1895 essay by H.G. Wells

"The Limits of Individual Plasticity" is a short essay written by the science fiction author H. G. Wells (21 September 1866 – 13 August 1946) in 1895. In it, Wells speculates his theories on the plasticity of animals, explaining that the default biological form of an animal may be altered in a way that it would continue to survive even if it, in any way, no longer resembles its inherent form. This could, according to Wells, theoretically be achieved through surgical or chemical modification. Wells was fully aware that surgical modification is only a physical change, and would not alter an animal's genetic blueprint. He made note that should an animal be surgically modified, its offspring would most likely retain its parent creature's original physical form.

== Incorporation in novels ==
Wells presented many of his ideas from "The Limits of Individual Plasticity" in his 1896 science fiction novel, The Island of Doctor Moreau.

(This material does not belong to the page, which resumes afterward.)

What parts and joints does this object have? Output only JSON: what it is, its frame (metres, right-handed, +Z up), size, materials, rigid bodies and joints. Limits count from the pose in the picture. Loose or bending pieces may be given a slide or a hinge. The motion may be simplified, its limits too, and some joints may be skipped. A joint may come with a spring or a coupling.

In the novel, a shipwrecked Englishman named Edward Prendick is rescued from the sea and brought to a secluded island by a man named
Montgomery, who reveals the island is owned and operated by an eminent British physiologist named Dr. Moreau. Moreau was shunned from the scientific community when his horrific vivisection experiments were brought to the public spotlight. Moreau continued his experiments on vivisection on his private island, where animals are altered with great detail to resemble human beings. They are a defective experiment, as they will revert to their bestial forms after a period of time.